▶ **Aim**: Transcribe all of the data exactly. Omit the pictures.

▶ **Raw records**:
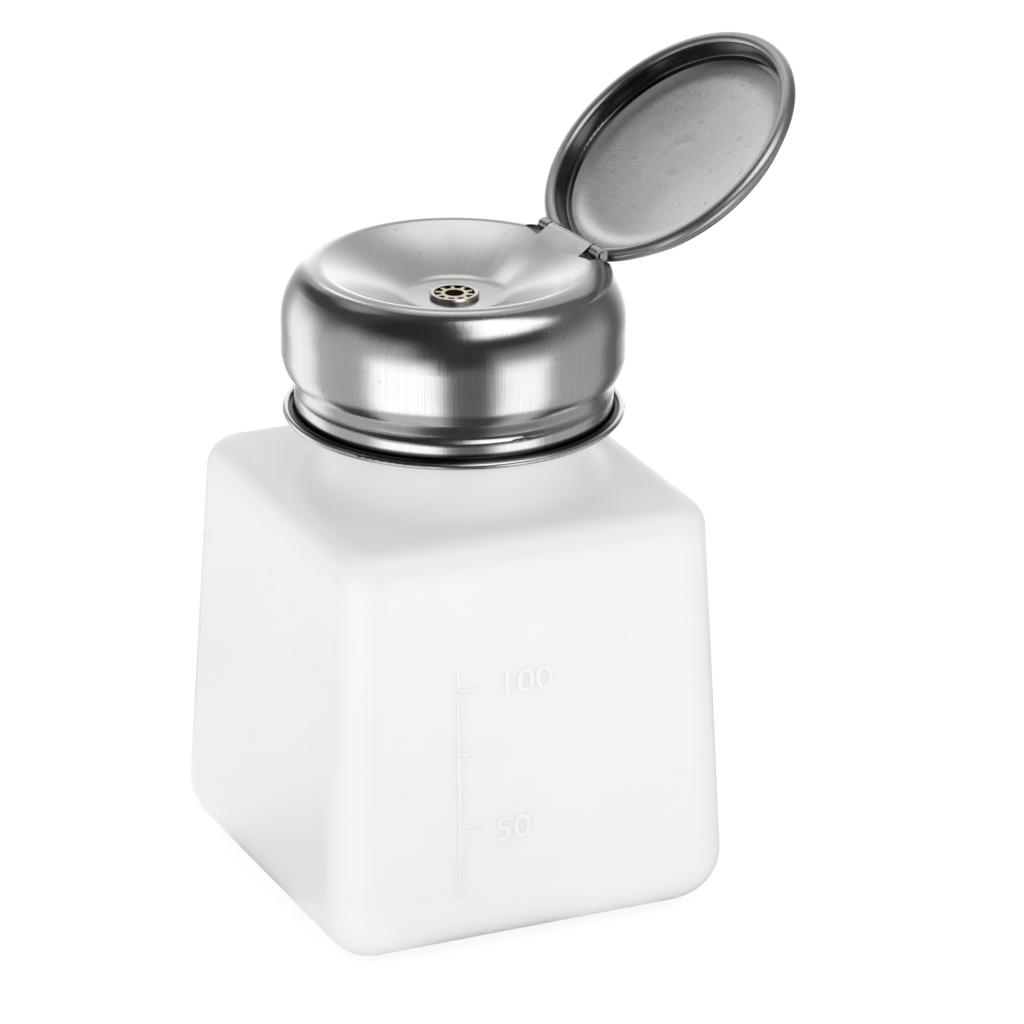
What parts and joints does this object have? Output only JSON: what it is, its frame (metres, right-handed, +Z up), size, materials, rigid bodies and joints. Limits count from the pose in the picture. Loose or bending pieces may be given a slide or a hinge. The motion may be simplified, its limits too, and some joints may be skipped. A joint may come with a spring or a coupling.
{
  "type": "pump dispenser bottle",
  "caption": "Square milky plastic bottle with a steel screw closure, a press-down steel dish pump with a toothed nozzle, and a hinged pan lid that stands open.",
  "frame": {"origin": "centre of the bottle's flat base, on the surface it stands on", "axes": "+Z up through the pump, -Y out of the face with the volume marks, +X towards the lid's hinge, which stands 6.7 degrees off it"},
  "size_m": [0.0752, 0.056, 0.1075],
  "materials": {
    "milky_plastic": "milky, smooth",
    "white_plastic": "moulded",
    "clear_plastic": "clear tube",
    "seal_plastic": "soft, satin",
    "cream_plastic": "moulded, glossy",
    "foam_rubber": "matt",
    "closure_steel": "brushed round",
    "dish_steel": "fine upright grain",
    "lid_steel": "fine grain",
    "nozzle_steel": "turned",
    "pin_steel": "drawn wire",
    "spring_steel": "drawn wire",
    "ball_steel": "polished",
    "nut_brass": "turned"
  },
  "bodies": {
    "bottle": {"bottle": "milky_plastic"},
    "pump": {"pump_barrel": "white_plastic", "stem_guide": "white_plastic", "neck_gasket": "foam_rubber", "inlet_ball": "ball_steel", "ball_retainer": "white_plastic", "return_spring": "spring_steel", "dip_tube": "clear_plastic"},
    "closure": {"closure_collar": "closure_steel", "thread_insert": "white_plastic"},
    "piston": {"piston_seal": "seal_plastic"},
    "head": {"plunger_stem": "white_plastic", "outlet_ball": "ball_steel", "nozzle_collar": "nozzle_steel", "star_insert": "cream_plastic", "clamp_nut": "nut_brass", "dish_seal": "foam_rubber", "dish_head": "dish_steel", "hinge_pin": "pin_steel"},
    "lid": {"lid": "lid_steel"}
  },
  "joints": [
    {"name": "pump_lift", "type": "slide", "parent": "bottle", "child": "pump", "axis": [0, 0, 1], "range_m": [0, 0.07]},
    {"name": "closure_turn", "type": "hinge", "parent": "pump", "child": "closure", "pos_m": [0, 0, 0.068], "axis": [0, 0, 1], "continuous": true},
    {"name": "head_press", "type": "slide", "parent": "pump", "child": "piston", "axis": [0, 0, -1], "range_m": [0, 0.0042], "stiffness_N_per_m": 1000, "springref_m": -0.003, "deforming": ["return_spring"]},
    {"name": "head_turn", "type": "hinge", "parent": "piston", "child": "head", "pos_m": [0, 0, 0.0775], "axis": [0, 0, 1], "continuous": true},
    {"name": "lid_hinge", "type": "hinge", "parent": "head", "child": "lid", "pos_m": [0.01776, 0.00209, 0.08468], "axis": [0.1167, -0.9932, 0], "range_deg": [0, 140.6]}
  ]
}
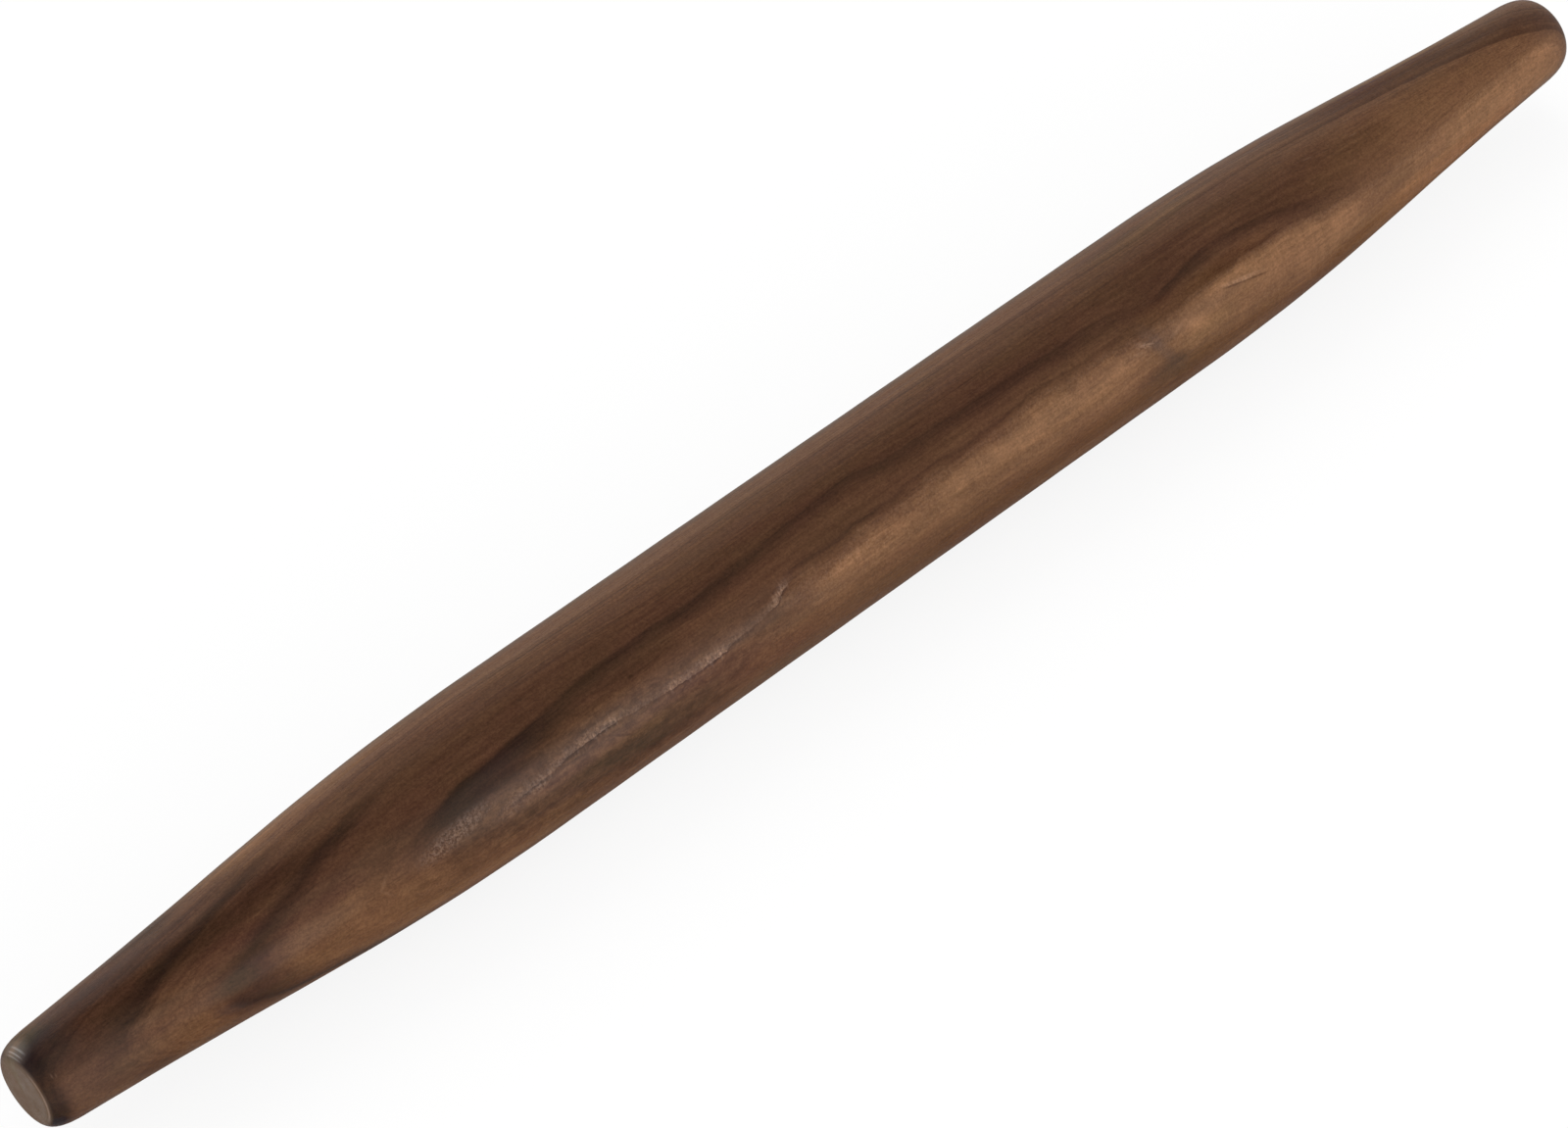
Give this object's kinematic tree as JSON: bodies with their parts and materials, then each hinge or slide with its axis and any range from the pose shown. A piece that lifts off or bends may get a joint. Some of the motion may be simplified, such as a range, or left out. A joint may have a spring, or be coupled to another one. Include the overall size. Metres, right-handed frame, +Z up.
{
  "type": "rolling pin",
  "caption": "Tapered one-piece rolling pin turned from dark walnut, with a straight middle, slim tapers to grip and rounded ends with small flat faces.",
  "frame": {"origin": "middle of the pin, on the axis it was turned about", "axes": "+X along the pin from one end to the other, +Z up and +Y away from the user as the pin lies on a table"},
  "size_m": [0.5, 0.0414, 0.0414],
  "materials": {
    "walnut": "satin oil"
  },
  "bodies": {
    "root": {"turned_pin": "walnut"}
  },
  "joints": []
}
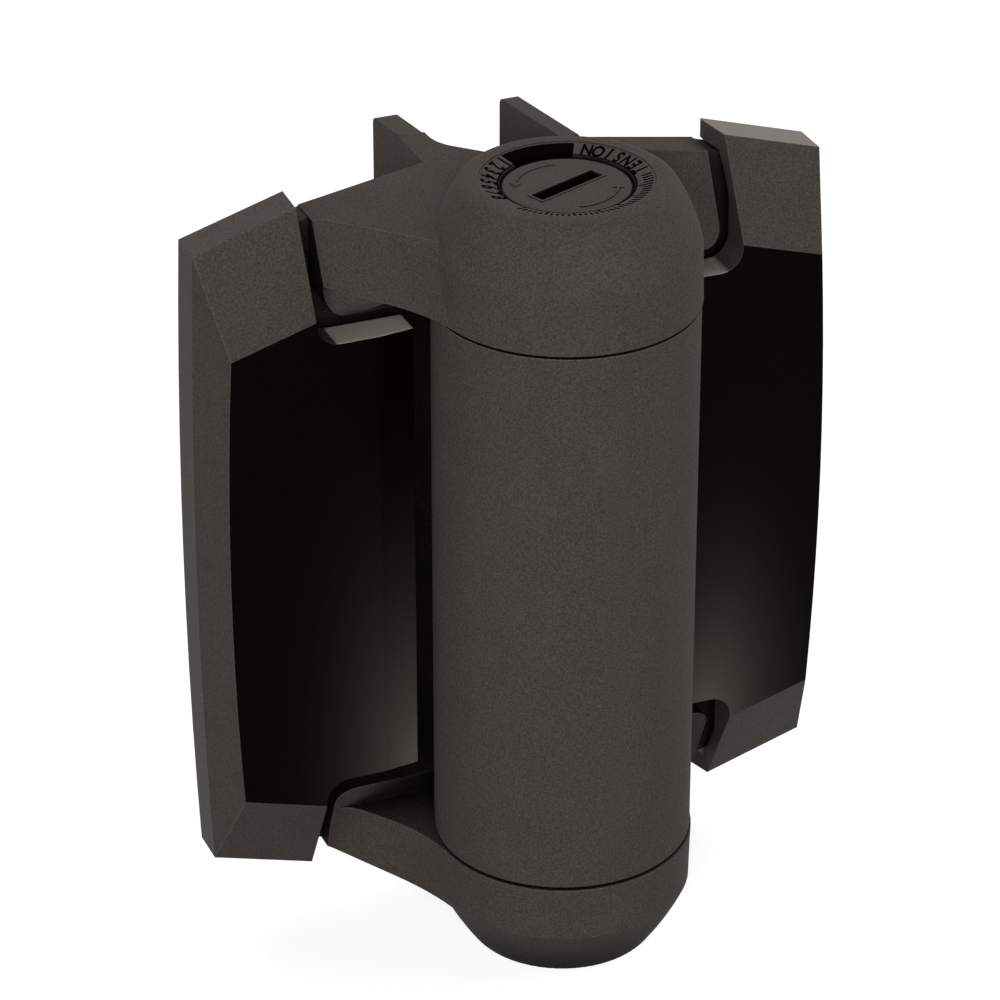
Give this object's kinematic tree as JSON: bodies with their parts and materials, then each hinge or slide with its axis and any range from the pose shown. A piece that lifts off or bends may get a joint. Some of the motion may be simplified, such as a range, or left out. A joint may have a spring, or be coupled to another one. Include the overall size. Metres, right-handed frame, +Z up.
{
  "type": "self-closing gate hinge",
  "caption": "Self-closing gate hinge of dark nylon: two snap-covered leaves with side-fixing legs, upright barrel with a torsion spring between collars, and a slotted push-and-turn adjuster.",
  "frame": {"origin": "centre of the post leaf's screw pattern, on its mounting face", "axes": "+X from the post leaf to the gate leaf, +Y out of the mounting face into the post, +Z up along the pin axis"},
  "size_m": [0.0988, 0.0644, 0.1228],
  "materials": {
    "moulded_nylon": "fine spark-eroded grain",
    "cover_nylon": "smoother satin moulding",
    "dial_plastic": "satin moulding",
    "bearing_plastic": "plain acetal",
    "bush_plastic": "plain black acetal",
    "steel": "zinc plated",
    "spring_steel": "stainless spring wire",
    "seal_rubber": "plain"
  },
  "bodies": {
    "post_side": {"post_leaf": "moulded_nylon", "post_cover": "cover_nylon", "dial_ring": "dial_plastic", "upper_pivot_sleeve": "bearing_plastic", "sleeve_retainer": "spring_steel", "lower_pivot_plug": "bearing_plastic", "plug_retainer": "spring_steel", "bottom_cap": "moulded_nylon", "detent_ring": "bearing_plastic", "click_spring": "spring_steel", "return_spring": "spring_steel"},
    "gate_side": {"gate_leaf": "moulded_nylon", "gate_cover": "cover_nylon", "upper_bearing": "bush_plastic", "lower_bearing": "bush_plastic", "spring_anchor": "bearing_plastic", "anchor_retainer": "spring_steel", "torsion_spring": "spring_steel"},
    "adjuster_carrier": {"adjuster_washer": "steel"},
    "adjuster": {"tension_adjuster": "dial_plastic", "spring_driver": "steel", "driver_clip": "spring_steel", "adjuster_seal": "seal_rubber"}
  },
  "joints": [
    {"name": "gate_swing", "type": "hinge", "parent": "post_side", "child": "gate_side", "pos_m": [0.032, -0.025, 0], "axis": [0, 0, -1], "range_deg": [0, 180], "stiffness_Nm_per_rad": 0.5, "springref_deg": -85.94, "deforming": ["torsion_spring"]},
    {"name": "adjuster_push", "type": "slide", "parent": "post_side", "child": "adjuster_carrier", "axis": [0, 0, -1], "range_m": [0, 0.0024], "stiffness_N_per_m": 1500, "springref_m": -0.002, "deforming": ["return_spring"]},
    {"name": "adjuster_turn", "type": "hinge", "parent": "adjuster_carrier", "child": "adjuster", "pos_m": [0.032, -0.025, 0], "axis": [0, 0, -1], "range_deg": [0, 330], "deforming": ["click_spring", "torsion_spring"]}
  ]
}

▶ **Solution to the problem**:
What parts and joints does this object have? Output only JSON: what it is, its frame (metres, right-handed, +Z up), size, materials, rigid bodies and joints. Limits count from the pose in the picture. Loose or bending pieces may be given a slide or a hinge. The motion may be simplified, its limits too, and some joints may be skipped. A joint may come with a spring or a coupling.
{
  "type": "pump dispenser bottle",
  "caption": "Square milky plastic bottle with a steel screw closure, a press-down steel dish pump with a toothed nozzle, and a hinged pan lid that stands open.",
  "frame": {"origin": "centre of the bottle's flat base, on the surface it stands on", "axes": "+Z up through the pump, -Y out of the face with the volume marks, +X towards the lid's hinge, which stands 6.7 degrees off it"},
  "size_m": [0.0752, 0.056, 0.1075],
  "materials": {
    "milky_plastic": "milky, smooth",
    "white_plastic": "moulded",
    "clear_plastic": "clear tube",
    "seal_plastic": "soft, satin",
    "cream_plastic": "moulded, glossy",
    "foam_rubber": "matt",
    "closure_steel": "brushed round",
    "dish_steel": "fine upright grain",
    "lid_steel": "fine grain",
    "nozzle_steel": "turned",
    "pin_steel": "drawn wire",
    "spring_steel": "drawn wire",
    "ball_steel": "polished",
    "nut_brass": "turned"
  },
  "bodies": {
    "bottle": {"bottle": "milky_plastic"},
    "pump": {"pump_barrel": "white_plastic", "stem_guide": "white_plastic", "neck_gasket": "foam_rubber", "inlet_ball": "ball_steel", "ball_retainer": "white_plastic", "return_spring": "spring_steel", "dip_tube": "clear_plastic"},
    "closure": {"closure_collar": "closure_steel", "thread_insert": "white_plastic"},
    "piston": {"piston_seal": "seal_plastic"},
    "head": {"plunger_stem": "white_plastic", "outlet_ball": "ball_steel", "nozzle_collar": "nozzle_steel", "star_insert": "cream_plastic", "clamp_nut": "nut_brass", "dish_seal": "foam_rubber", "dish_head": "dish_steel", "hinge_pin": "pin_steel"},
    "lid": {"lid": "lid_steel"}
  },
  "joints": [
    {"name": "pump_lift", "type": "slide", "parent": "bottle", "child": "pump", "axis": [0, 0, 1], "range_m": [0, 0.07]},
    {"name": "closure_turn", "type": "hinge", "parent": "pump", "child": "closure", "pos_m": [0, 0, 0.068], "axis": [0, 0, 1], "continuous": true},
    {"name": "head_press", "type": "slide", "parent": "pump", "child": "piston", "axis": [0, 0, -1], "range_m": [0, 0.0042], "stiffness_N_per_m": 1000, "springref_m": -0.003, "deforming": ["return_spring"]},
    {"name": "head_turn", "type": "hinge", "parent": "piston", "child": "head", "pos_m": [0, 0, 0.0775], "axis": [0, 0, 1], "continuous": true},
    {"name": "lid_hinge", "type": "hinge", "parent": "head", "child": "lid", "pos_m": [0.01776, 0.00209, 0.08468], "axis": [0.1167, -0.9932, 0], "range_deg": [0, 140.6]}
  ]
}
Give this object's kinematic tree as JSON: bodies with their parts and materials, then each hinge or slide with its axis and any range from the pose shown. A piece that lifts off or bends may get a joint. Some of the motion may be simplified, such as a range, or left out. A joint may have a spring, or be coupled to another one. Include the overall size. Metres, right-handed frame, +Z up.
{
  "type": "rolling pin",
  "caption": "Tapered one-piece rolling pin turned from dark walnut, with a straight middle, slim tapers to grip and rounded ends with small flat faces.",
  "frame": {"origin": "middle of the pin, on the axis it was turned about", "axes": "+X along the pin from one end to the other, +Z up and +Y away from the user as the pin lies on a table"},
  "size_m": [0.5, 0.0414, 0.0414],
  "materials": {
    "walnut": "satin oil"
  },
  "bodies": {
    "root": {"turned_pin": "walnut"}
  },
  "joints": []
}
Give this object's kinematic tree as JSON: bodies with their parts and materials, then each hinge or slide with its axis and any range from the pose shown. A piece that lifts off or bends may get a joint. Some of the motion may be simplified, such as a range, or left out. A joint may have a spring, or be coupled to another one. Include the overall size. Metres, right-handed frame, +Z up.
{
  "type": "self-closing gate hinge",
  "caption": "Self-closing gate hinge of dark nylon: two snap-covered leaves with side-fixing legs, upright barrel with a torsion spring between collars, and a slotted push-and-turn adjuster.",
  "frame": {"origin": "centre of the post leaf's screw pattern, on its mounting face", "axes": "+X from the post leaf to the gate leaf, +Y out of the mounting face into the post, +Z up along the pin axis"},
  "size_m": [0.0988, 0.0644, 0.1228],
  "materials": {
    "moulded_nylon": "fine spark-eroded grain",
    "cover_nylon": "smoother satin moulding",
    "dial_plastic": "satin moulding",
    "bearing_plastic": "plain acetal",
    "bush_plastic": "plain black acetal",
    "steel": "zinc plated",
    "spring_steel": "stainless spring wire",
    "seal_rubber": "plain"
  },
  "bodies": {
    "post_side": {"post_leaf": "moulded_nylon", "post_cover": "cover_nylon", "dial_ring": "dial_plastic", "upper_pivot_sleeve": "bearing_plastic", "sleeve_retainer": "spring_steel", "lower_pivot_plug": "bearing_plastic", "plug_retainer": "spring_steel", "bottom_cap": "moulded_nylon", "detent_ring": "bearing_plastic", "click_spring": "spring_steel", "return_spring": "spring_steel"},
    "gate_side": {"gate_leaf": "moulded_nylon", "gate_cover": "cover_nylon", "upper_bearing": "bush_plastic", "lower_bearing": "bush_plastic", "spring_anchor": "bearing_plastic", "anchor_retainer": "spring_steel", "torsion_spring": "spring_steel"},
    "adjuster_carrier": {"adjuster_washer": "steel"},
    "adjuster": {"tension_adjuster": "dial_plastic", "spring_driver": "steel", "driver_clip": "spring_steel", "adjuster_seal": "seal_rubber"}
  },
  "joints": [
    {"name": "gate_swing", "type": "hinge", "parent": "post_side", "child": "gate_side", "pos_m": [0.032, -0.025, 0], "axis": [0, 0, -1], "range_deg": [0, 180], "stiffness_Nm_per_rad": 0.5, "springref_deg": -85.94, "deforming": ["torsion_spring"]},
    {"name": "adjuster_push", "type": "slide", "parent": "post_side", "child": "adjuster_carrier", "axis": [0, 0, -1], "range_m": [0, 0.0024], "stiffness_N_per_m": 1500, "springref_m": -0.002, "deforming": ["return_spring"]},
    {"name": "adjuster_turn", "type": "hinge", "parent": "adjuster_carrier", "child": "adjuster", "pos_m": [0.032, -0.025, 0], "axis": [0, 0, -1], "range_deg": [0, 330], "deforming": ["click_spring", "torsion_spring"]}
  ]
}